TASK DESCRIPTION:
The material below holds a span beginning at the line with "make_xlr(parts)" and ending at the line with "return low, high". Quote that span exactly, both ends included, and only that span.

DATASET CONTENT:
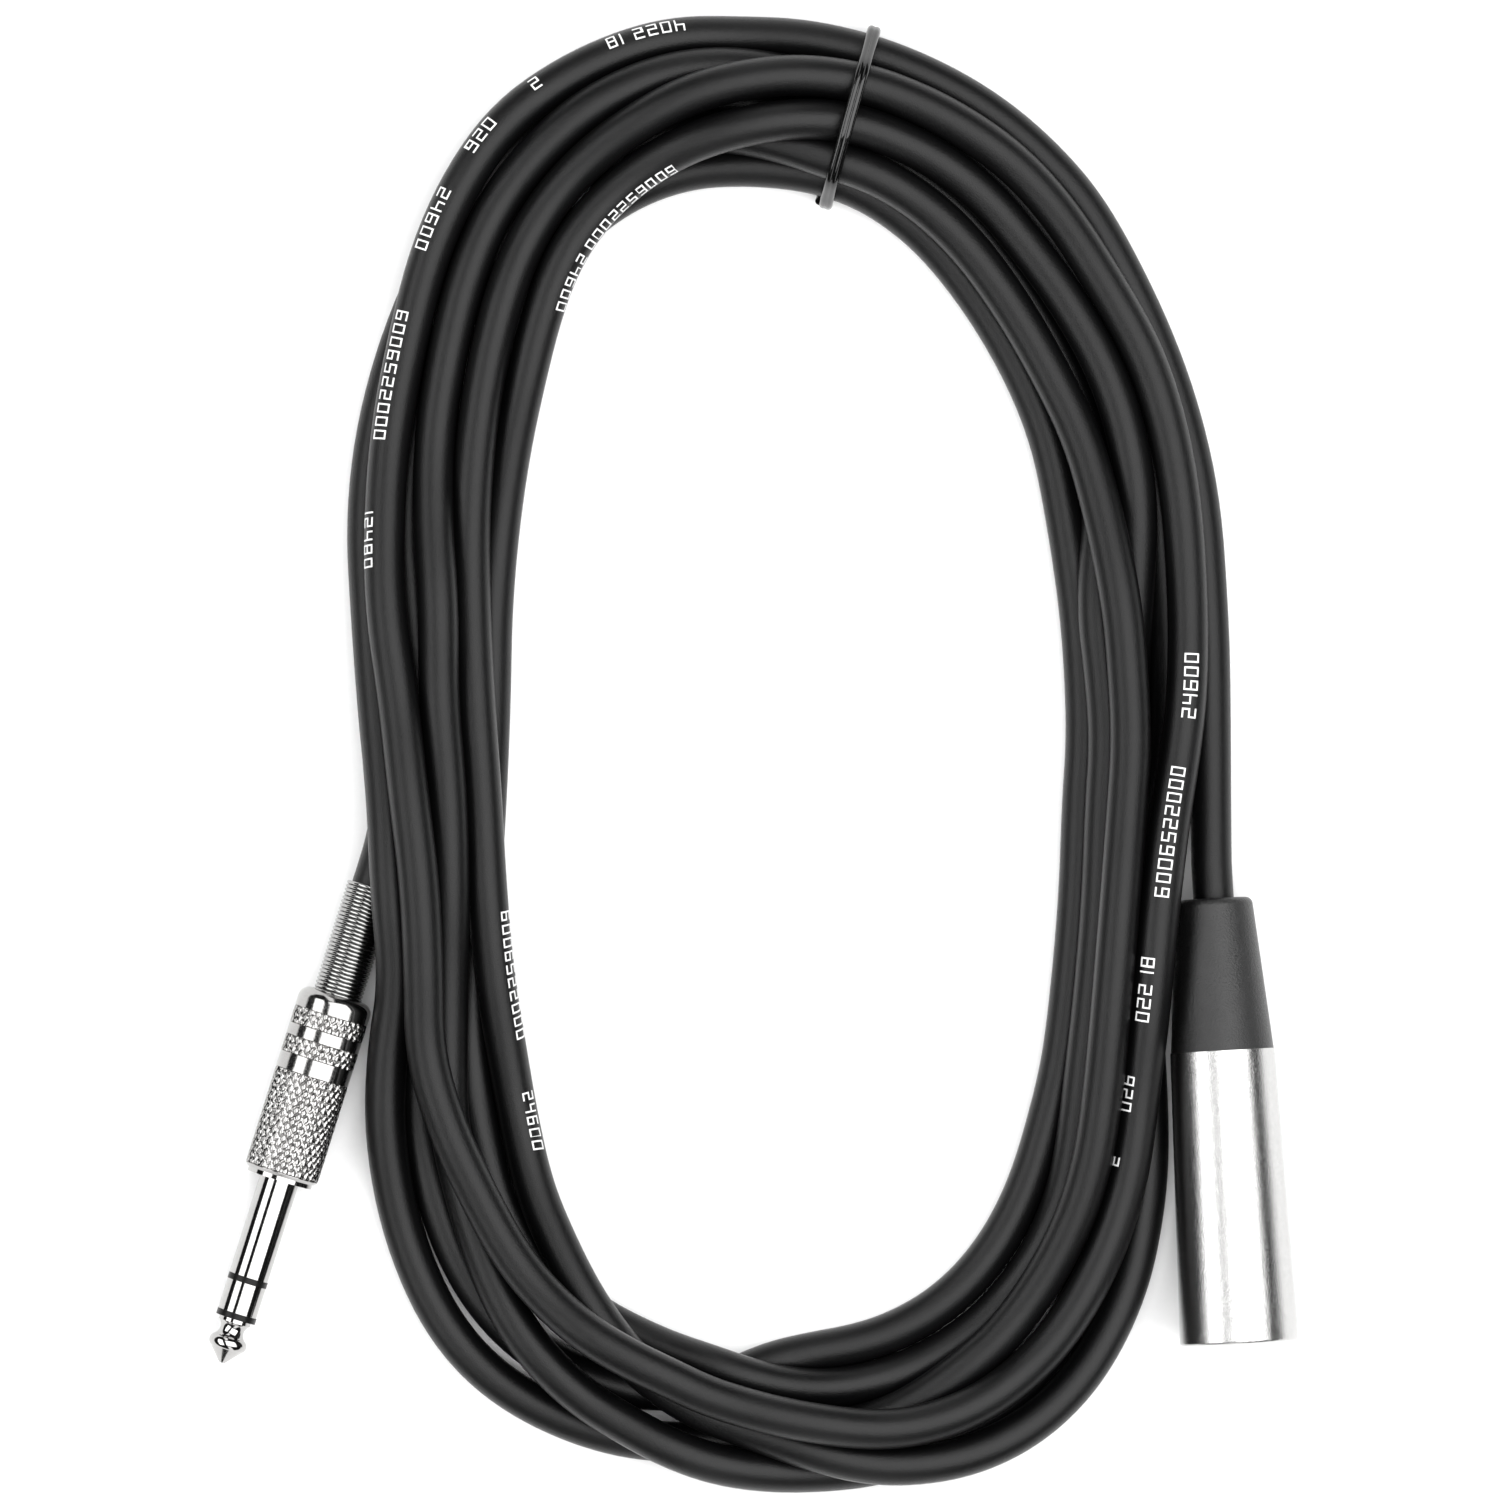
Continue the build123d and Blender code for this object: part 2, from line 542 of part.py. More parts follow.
def make_plug(parts):
    tail_r = LUG_TAIL_R - LUG_THICKNESS / 2
    local = {
        "trs_tip": make_trs_tip(),
        "trs_tip_insulator": make_trs_tip_insulator(),
        "trs_ring": make_trs_ring(),
        "trs_ring_insulator": make_trs_ring_insulator(),
        "trs_sleeve": make_trs_sleeve(),
        "trs_ring_washer": make_trs_washer(TUBE_RADII[1], WASHER_BACK_1),
        "trs_tip_washer": make_trs_washer(TUBE_RADII[0], WASHER_BACK_2),
        "trs_ring_lug": make_lug(TUBE_RADII[1], RING_LUG_BACK, LUG_ANGLES_DEG["cold"]),
        "trs_tip_lug": make_lug(ROD_R, TIP_LUG_BACK, LUG_ANGLES_DEG["hot"]),
        "trs_cable_clamp": make_trs_cable_clamp(),
        "trs_inner_tube": tube(*INNER_TUBE_R, *INNER_TUBE_SPAN),
        "trs_barrel": make_trs_barrel(),
        "trs_spring": make_trs_spring(),
        "trs_wire_hot": make_trs_core(LUG_ANGLES_DEG["hot"], tail_r, TIP_LUG_BACK - LUG_TAIL_LENGTH),
        "trs_wire_cold": make_trs_core(LUG_ANGLES_DEG["cold"], tail_r, RING_LUG_BACK - LUG_TAIL_LENGTH),
        "trs_wire_screen": make_trs_core(270, CABLE_R - CORE_R, SCREEN_END),
    }
    for name, solid in local.items():
        parts[name] = plug_plane * solid


def main():
    parts = {}
    make_cable(parts)
    make_xlr(parts)
    make_plug(parts)
    os.makedirs("parts", exist_ok=True)
    for name, solid in parts.items():
        solid.label = name
        export_step(solid, f"parts/{name}.step")
    box = Compound(children=list(parts.values())).bounding_box()
    print("box", box.min, box.max)


main()
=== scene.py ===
import bisect
import bpy
import math
from mathutils import Matrix, Vector


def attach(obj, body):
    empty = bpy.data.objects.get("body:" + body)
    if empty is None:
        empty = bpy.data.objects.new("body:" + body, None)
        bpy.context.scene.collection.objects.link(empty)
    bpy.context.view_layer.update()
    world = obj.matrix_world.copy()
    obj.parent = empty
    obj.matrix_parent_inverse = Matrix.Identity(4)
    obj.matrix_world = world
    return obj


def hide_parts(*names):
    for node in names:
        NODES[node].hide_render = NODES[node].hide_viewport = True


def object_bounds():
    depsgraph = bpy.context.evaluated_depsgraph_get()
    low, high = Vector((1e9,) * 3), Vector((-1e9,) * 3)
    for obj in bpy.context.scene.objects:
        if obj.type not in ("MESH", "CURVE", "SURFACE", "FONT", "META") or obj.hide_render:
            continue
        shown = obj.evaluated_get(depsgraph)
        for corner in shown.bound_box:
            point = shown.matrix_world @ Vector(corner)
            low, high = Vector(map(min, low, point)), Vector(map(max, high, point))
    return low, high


# A balanced audio cable, wound into a tall oval coil and tied at the top, with a male XLR connector on
# one end and a stereo phone plug on the other. The frame's axes: the coil lies flat on z = 0, +Y runs
# along the oval and +Z up. Sizes are in millimetres and become metres where a piece is made.

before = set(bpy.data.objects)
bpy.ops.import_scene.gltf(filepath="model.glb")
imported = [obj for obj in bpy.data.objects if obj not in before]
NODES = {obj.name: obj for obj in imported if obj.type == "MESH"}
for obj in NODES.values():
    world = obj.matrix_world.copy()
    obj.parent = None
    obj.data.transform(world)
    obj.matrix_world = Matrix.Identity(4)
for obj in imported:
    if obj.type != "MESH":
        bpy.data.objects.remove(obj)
cad_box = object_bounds()
MM = 0.001

# ---------------------------------------------------------------- the cable's route

CABLE_R = 3.25
CABLE_D = 2 * CABLE_R
SKIN = 0.02                     # clear air between two turns that touch

# The uncoiled ends, in metres, from inside each connector to where the coil begins
TAIL_XLR = [
    (0.07549, -0.05997, 0.00866), (0.073163, -0.019544, 0.007664), (0.07299, -0.01655, 0.00759),
    (0.0730, 0.0120, 0.0039),
]
TAIL_TRS = [
    (-0.07005, -0.05009, 0.0060), (-0.0608, -0.02076, 0.0060), (-0.05829, -0.0128, 0.0060),
    (-0.0576, -0.0045, 0.0054), (-0.0570, 0.0050, 0.0040),
]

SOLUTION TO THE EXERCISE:
    make_xlr(parts)
    make_plug(parts)
    os.makedirs("parts", exist_ok=True)
    for name, solid in parts.items():
        solid.label = name
        export_step(solid, f"parts/{name}.step")
    box = Compound(children=list(parts.values())).bounding_box()
    print("box", box.min, box.max)


main()
=== scene.py ===
import bisect
import bpy
import math
from mathutils import Matrix, Vector


def attach(obj, body):
    empty = bpy.data.objects.get("body:" + body)
    if empty is None:
        empty = bpy.data.objects.new("body:" + body, None)
        bpy.context.scene.collection.objects.link(empty)
    bpy.context.view_layer.update()
    world = obj.matrix_world.copy()
    obj.parent = empty
    obj.matrix_parent_inverse = Matrix.Identity(4)
    obj.matrix_world = world
    return obj


def hide_parts(*names):
    for node in names:
        NODES[node].hide_render = NODES[node].hide_viewport = True


def object_bounds():
    depsgraph = bpy.context.evaluated_depsgraph_get()
    low, high = Vector((1e9,) * 3), Vector((-1e9,) * 3)
    for obj in bpy.context.scene.objects:
        if obj.type not in ("MESH", "CURVE", "SURFACE", "FONT", "META") or obj.hide_render:
            continue
        shown = obj.evaluated_get(depsgraph)
        for corner in shown.bound_box:
            point = shown.matrix_world @ Vector(corner)
            low, high = Vector(map(min, low, point)), Vector(map(max, high, point))
    return low, high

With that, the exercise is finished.